- Leader: Vladimir Kelekhsaev
- Founded: 2011
- Headquarters: Tskhinvali
- Ideology: Russophilia
- Parliament: 0 / 34

= Unity of the People (South Ossetia) =

The Unity of the People (Дзыллӕйы иудзинад; Единство народа; ხალხის ერთიანობა) is a nationalist political party in South Ossetia, a partially recognized Caucasian republic considered by most countries to be part of Georgia. The party is led by Vladimir Kelekhsaev.

==History==
In 2015, then-South Ossetian president Leonid Tibilov proposed a referendum on the annexation of South Ossetia into Russia. Unity of the People issued a press release calling for such a referendum to take place immediately, stating that annexation was the "dream of a generation."

===2017 election===

During the 2017 election, the party's candidate, Alan Kozonov, was denied registration by the Central Election Commission (CEC) for failing to submit the required number of signatures.

===2019 election===

At the party's 2019 congress, members focused on agricultural issues.

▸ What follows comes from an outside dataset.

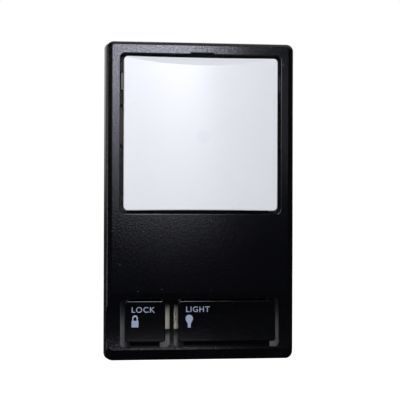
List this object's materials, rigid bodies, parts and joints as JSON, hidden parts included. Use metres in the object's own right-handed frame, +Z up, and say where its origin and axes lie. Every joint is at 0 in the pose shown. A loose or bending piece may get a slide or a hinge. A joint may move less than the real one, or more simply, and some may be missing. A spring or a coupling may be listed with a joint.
{
  "type": "garage door wall control panel",
  "caption": "Tall black wall control with a large white push cover over a click switch, and two small rocking buttons in a scooped bay at its foot.",
  "frame": {"origin": "centre of the flat back, on the wall's surface", "axes": "+Z up the wall, +X to the right seen from the front, -Y out of the wall towards the user"},
  "size_m": [0.0734, 0.0194, 0.1254],
  "materials": {
    "black_abs": "fine-textured black moulded plastic, semi-gloss",
    "black_button": "smooth black moulded plastic with pale printed marks",
    "white_cover": "smooth translucent white plastic",
    "grey_cover": "pale grey moulded plastic",
    "board": "beige paper-based board with black legend marks",
    "solder": "bright solder",
    "tinned_wire": "tinned wire",
    "switch_black": "black moulded plastic",
    "switch_steel": "pressed steel",
    "plunger": "dark moulded plastic",
    "led_lens": "tinted clear resin",
    "capacitor_sleeve": "shrink sleeve over an aluminium can",
    "resistor_body": "beige lacquer with colour bands",
    "diode_glass": "orange glass with a black band",
    "ceramic": "dipped ceramic disc",
    "brass": "plain brass",
    "zinc_steel": "zinc-plated steel",
    "label": "blank matt label"
  },
  "bodies": {
    "housing": {"front_housing": "black_abs", "rear_cover": "grey_cover", "circuit_board": "board", "solder_joints": "solder", "switch_legs": "tinned_wire", "indicator_led": "led_lens", "led_leads": "tinned_wire", "storage_capacitor": "capacitor_sleeve", "capacitor_leads": "tinned_wire", "resistors": "resistor_body", "resistor_leads": "tinned_wire", "signal_diode": "diode_glass", "diode_leads": "tinned_wire", "ceramic_capacitors": "ceramic", "ceramic_leads": "tinned_wire", "transistor": "switch_black", "transistor_leads": "tinned_wire", "terminal_plates": "brass", "board_screws": "zinc_steel", "rear_cover_screws": "zinc_steel", "rear_label": "label", "door_switch_base": "switch_black", "door_switch_frame": "switch_steel", "lock_switch_base": "switch_black", "lock_switch_frame": "switch_steel", "light_switch_base": "switch_black", "light_switch_frame": "switch_steel"},
    "push_cover": {"push_cover": "white_cover"},
    "lock_button": {"lock_button": "black_button"},
    "light_button": {"light_button": "black_button"},
    "door_plunger": {"door_switch_plunger": "plunger"},
    "lock_plunger": {"lock_switch_plunger": "plunger"},
    "light_plunger": {"light_switch_plunger": "plunger"},
    "clamp_washer_1": {"terminal_washer_1": "zinc_steel"},
    "clamp_washer_2": {"terminal_washer_2": "zinc_steel"},
    "clamp_screw_1": {"terminal_screw_1": "zinc_steel"},
    "clamp_screw_2": {"terminal_screw_2": "zinc_steel"}
  },
  "joints": [
    {"name": "push_cover_rock", "type": "hinge", "parent": "housing", "child": "push_cover", "pos_m": [0, -0.0079, -0.0042], "axis": [-1, 0, 0], "range_deg": [0, 1], "stiffness_Nm_per_rad": 1.2},
    {"name": "lock_button_rock", "type": "hinge", "parent": "housing", "child": "lock_button", "pos_m": [-0.0215, -0.0112, -0.0362], "axis": [1, 0, 0], "range_deg": [0, 2.8], "stiffness_Nm_per_rad": 0.3},
    {"name": "light_button_rock", "type": "hinge", "parent": "housing", "child": "light_button", "pos_m": [0.0103, -0.0112, -0.0362], "axis": [1, 0, 0], "range_deg": [0, 2.8], "stiffness_Nm_per_rad": 0.3},
    {"name": "door_plunger_slide", "type": "slide", "parent": "housing", "child": "door_plunger", "axis": [0, 1, 0], "range_m": [0, 0.00055]},
    {"name": "lock_plunger_slide", "type": "slide", "parent": "housing", "child": "lock_plunger", "axis": [0, 1, 0], "range_m": [0, 0.00055]},
    {"name": "light_plunger_slide", "type": "slide", "parent": "housing", "child": "light_plunger", "axis": [0, 1, 0], "range_m": [0, 0.00055]},
    {"name": "clamp_washer_1_slide", "type": "slide", "parent": "housing", "child": "clamp_washer_1", "axis": [0, 1, 0], "range_m": [0, 0.00159]},
    {"name": "clamp_screw_1_turn", "type": "hinge", "parent": "clamp_washer_1", "child": "clamp_screw_1", "pos_m": [-0.007, 0, -0.0155], "axis": [0, 1, 0], "range_deg": [0, 720]},
    {"name": "clamp_washer_2_slide", "type": "slide", "parent": "housing", "child": "clamp_washer_2", "axis": [0, 1, 0], "range_m": [0, 0.00159]},
    {"name": "clamp_screw_2_turn", "type": "hinge", "parent": "clamp_washer_2", "child": "clamp_screw_2", "pos_m": [0.007, 0, -0.0155], "axis": [0, 1, 0], "range_deg": [0, 720]}
  ],
  "couplings": [
    {"joint": "door_plunger_slide", "follows": "push_cover_rock", "m_per_rad": 0.0287},
    {"joint": "lock_plunger_slide", "follows": "lock_button_rock", "m_per_rad": 0.0103},
    {"joint": "light_plunger_slide", "follows": "light_button_rock", "m_per_rad": 0.0103},
    {"joint": "clamp_screw_1_turn", "follows": "clamp_washer_1_slide", "rad_per_m": 7913.3},
    {"joint": "clamp_screw_2_turn", "follows": "clamp_washer_2_slide", "rad_per_m": 7913.3}
  ]
}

Chairman Vladimir Kelekhsaev stated: "The most important thing today is bringing attention to agricultural issues; it is necessary to determine the fertility of the land, which will allow the development of horticulture, viticulture, and cattle raising. Today, 90% of agricultural products are imported from Russia. We must be self-sufficient.”

===2022 election===

During the 2022 election, the party's longtime leader and founder, Vladimir Kelekhsaev, stood as the party's presidential candidate, announcing that the party's platform would "rally and work for the benefit of the people and Ossetia" and mostly focused on budget overruns and governmental deadlock. He also claimed that the South Ossetian state was only functioning due to extensive bankrolling by the Russian government, and that South Ossetia should instead be self-sufficient with a positive budget.

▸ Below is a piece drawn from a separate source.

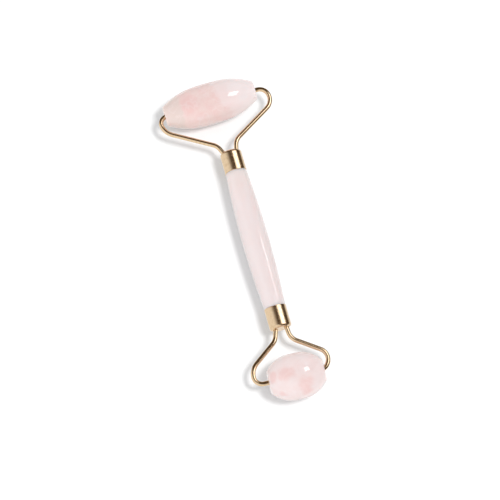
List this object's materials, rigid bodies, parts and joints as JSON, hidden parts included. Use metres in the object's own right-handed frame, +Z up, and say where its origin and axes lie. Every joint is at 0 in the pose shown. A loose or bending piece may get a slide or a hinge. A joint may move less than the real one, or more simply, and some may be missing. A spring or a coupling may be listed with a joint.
{
  "type": "face roller",
  "caption": "Hand-held facial massage roller: a slim polished stone bar with a metal ferrule, a bent-wire fork and a freely turning stone barrel at each end.",
  "frame": {"origin": "middle of the handle, on its long axis", "axes": "+Y along the handle to the large roller, +X to the right along the roller axles, +Z up, square to the plane of the two forks"},
  "size_m": [0.0507, 0.1448, 0.0194],
  "materials": {
    "handle_quartz": "polished, faintly cloudy pale pink",
    "roller_quartz": "polished, translucent pink with cloudy patches",
    "small_roller_quartz": "polished, translucent pale pink with pinker patches",
    "ferrule_metal": "pale gold plate, fine satin",
    "wire_metal": "pale gold plate, polished",
    "epoxy": "cast, clear amber",
    "sleeve_plastic": "plain off-white"
  },
  "bodies": {
    "grip": {"handle_stone": "handle_quartz", "upper_ferrule": "ferrule_metal", "lower_ferrule": "ferrule_metal", "upper_adhesive": "epoxy", "lower_adhesive": "epoxy", "upper_left_arm": "wire_metal", "upper_right_arm": "wire_metal", "lower_left_arm": "wire_metal", "lower_right_arm": "wire_metal"},
    "large_sleeves": {"large_left_bush": "sleeve_plastic", "large_right_bush": "sleeve_plastic"},
    "large_roller": {"large_roller": "roller_quartz"},
    "small_sleeves": {"small_left_bush": "sleeve_plastic", "small_right_bush": "sleeve_plastic"},
    "small_roller": {"small_roller": "small_roller_quartz"}
  },
  "joints": [
    {"name": "large_roller_float", "type": "slide", "parent": "grip", "child": "large_sleeves", "axis": [0.9994, 0.0349, 0], "range_m": [-0.001, 0.0033]},
    {"name": "large_roller_spin", "type": "hinge", "parent": "large_sleeves", "child": "large_roller", "pos_m": [-0.0027, 0.06445, 0], "axis": [0.9994, 0.0349, 0], "continuous": true},
    {"name": "small_roller_float", "type": "slide", "parent": "grip", "child": "small_sleeves", "axis": [0.9994, -0.0349, 0], "range_m": [-0.004, 0.0005]},
    {"name": "small_roller_spin", "type": "hinge", "parent": "small_sleeves", "child": "small_roller", "pos_m": [0.0007, -0.0616, 0], "axis": [0.9994, -0.0349, 0], "continuous": true}
  ]
}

Shortly after Russia's recognition of the Donetsk and Luhansk People's Republics in February 2022, Unity of the People congratulated the move and officially sent congratulations to the republics' governments.

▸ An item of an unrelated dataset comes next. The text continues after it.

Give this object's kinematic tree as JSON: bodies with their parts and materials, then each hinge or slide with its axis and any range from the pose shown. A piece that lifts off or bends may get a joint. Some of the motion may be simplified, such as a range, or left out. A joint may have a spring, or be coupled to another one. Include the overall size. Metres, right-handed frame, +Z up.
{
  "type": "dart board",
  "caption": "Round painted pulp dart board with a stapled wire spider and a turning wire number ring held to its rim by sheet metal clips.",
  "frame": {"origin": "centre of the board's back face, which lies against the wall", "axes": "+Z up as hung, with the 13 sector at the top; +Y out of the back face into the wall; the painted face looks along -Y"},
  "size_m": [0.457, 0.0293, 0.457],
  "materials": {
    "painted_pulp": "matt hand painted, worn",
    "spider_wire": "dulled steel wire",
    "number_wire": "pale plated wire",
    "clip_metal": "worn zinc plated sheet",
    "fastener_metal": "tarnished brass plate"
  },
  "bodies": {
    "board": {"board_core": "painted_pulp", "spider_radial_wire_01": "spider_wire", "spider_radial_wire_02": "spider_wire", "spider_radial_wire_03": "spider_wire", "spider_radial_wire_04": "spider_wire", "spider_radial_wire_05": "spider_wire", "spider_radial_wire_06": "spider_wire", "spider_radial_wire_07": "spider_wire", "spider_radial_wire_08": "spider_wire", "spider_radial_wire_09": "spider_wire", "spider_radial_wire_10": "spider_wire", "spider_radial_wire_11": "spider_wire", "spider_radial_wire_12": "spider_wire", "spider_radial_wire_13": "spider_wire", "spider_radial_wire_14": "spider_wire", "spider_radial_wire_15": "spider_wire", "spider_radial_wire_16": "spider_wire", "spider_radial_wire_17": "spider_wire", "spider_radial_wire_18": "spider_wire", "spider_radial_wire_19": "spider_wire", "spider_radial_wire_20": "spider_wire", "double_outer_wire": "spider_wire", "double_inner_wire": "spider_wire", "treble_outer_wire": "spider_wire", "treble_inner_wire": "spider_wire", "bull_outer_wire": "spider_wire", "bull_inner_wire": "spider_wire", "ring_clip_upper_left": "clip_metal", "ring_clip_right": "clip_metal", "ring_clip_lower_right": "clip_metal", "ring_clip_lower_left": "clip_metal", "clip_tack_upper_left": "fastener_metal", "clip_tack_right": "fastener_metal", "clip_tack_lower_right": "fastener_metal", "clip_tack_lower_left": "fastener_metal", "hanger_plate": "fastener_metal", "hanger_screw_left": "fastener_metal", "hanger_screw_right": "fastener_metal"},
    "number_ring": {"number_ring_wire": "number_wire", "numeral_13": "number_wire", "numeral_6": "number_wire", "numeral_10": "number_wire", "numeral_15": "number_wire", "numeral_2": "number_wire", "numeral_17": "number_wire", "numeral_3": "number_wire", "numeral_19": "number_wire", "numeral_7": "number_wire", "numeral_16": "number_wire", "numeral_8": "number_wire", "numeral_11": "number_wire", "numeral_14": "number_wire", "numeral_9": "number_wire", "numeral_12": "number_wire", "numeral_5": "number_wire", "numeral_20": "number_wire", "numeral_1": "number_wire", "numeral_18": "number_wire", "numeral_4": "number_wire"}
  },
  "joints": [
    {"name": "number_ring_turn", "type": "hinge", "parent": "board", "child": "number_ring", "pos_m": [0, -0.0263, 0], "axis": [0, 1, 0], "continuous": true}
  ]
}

Kelekhsaev was eventually disqualified by the CEC and unable to participate.

===2024 election===

Unity of the People held its conference for the 2024 South Ossetian parliamentary election on April 12, 2024. At the conference, the party named five candidates to its party list; Alan Tekhov, Alan Dzhussoev, Mikhail Tedeev, Igor Kuleba, Mikhail Dogguzov, and Roman Kabisov. Additionally, the party named its candidates for the single-mandate districts; Ibrahim Kelekhsayev, Harry Tsandiata, Zaury Gabaraev, Inal Gabaraev, Sergey Tadtayev, Soslan Bestayev, Alan Khachyrov, Vladimir Kelekhsaev, Arthur Khugaev, Julia Babugidze, and Tinatin Khubulova. Before the election, the party's chairman Sergey Pukhaev listed the parties platform to the State Information Agency. Stating that the central part of the party's campaign was the claim that the state did not have a functioning system of checks and balances and instead operated largely at the whim of the president. Additionally Pukhaev stated that the party would seek to reduce the cost of mortgages and call for annexation into Russia. Pukhaev also called for reform to the voting system, reducing the 7% barrier to entry for the proportional vote, and returning to the mixed majority-proportional system pre-2019, where the entire parliament was determined by proportional vote.

Going into the election, the party was part of the ruling minority government of Nykhaz with 3 seats in parliament. However, the party only got 918 votes in the proportional vote, or 4.2%, with another 961 votes in the single-mandate districts, winning no contests and losing all its seats. The party has gone on to become some of the most vocal critics of Nykhaz and their administration, especially after corruption allegations surfaced. On May 2, 2026, Vladimir Kelekhsaev, who has again taken leadership of the party, called on President Alan Gagloev to resign due to the corruption scandal.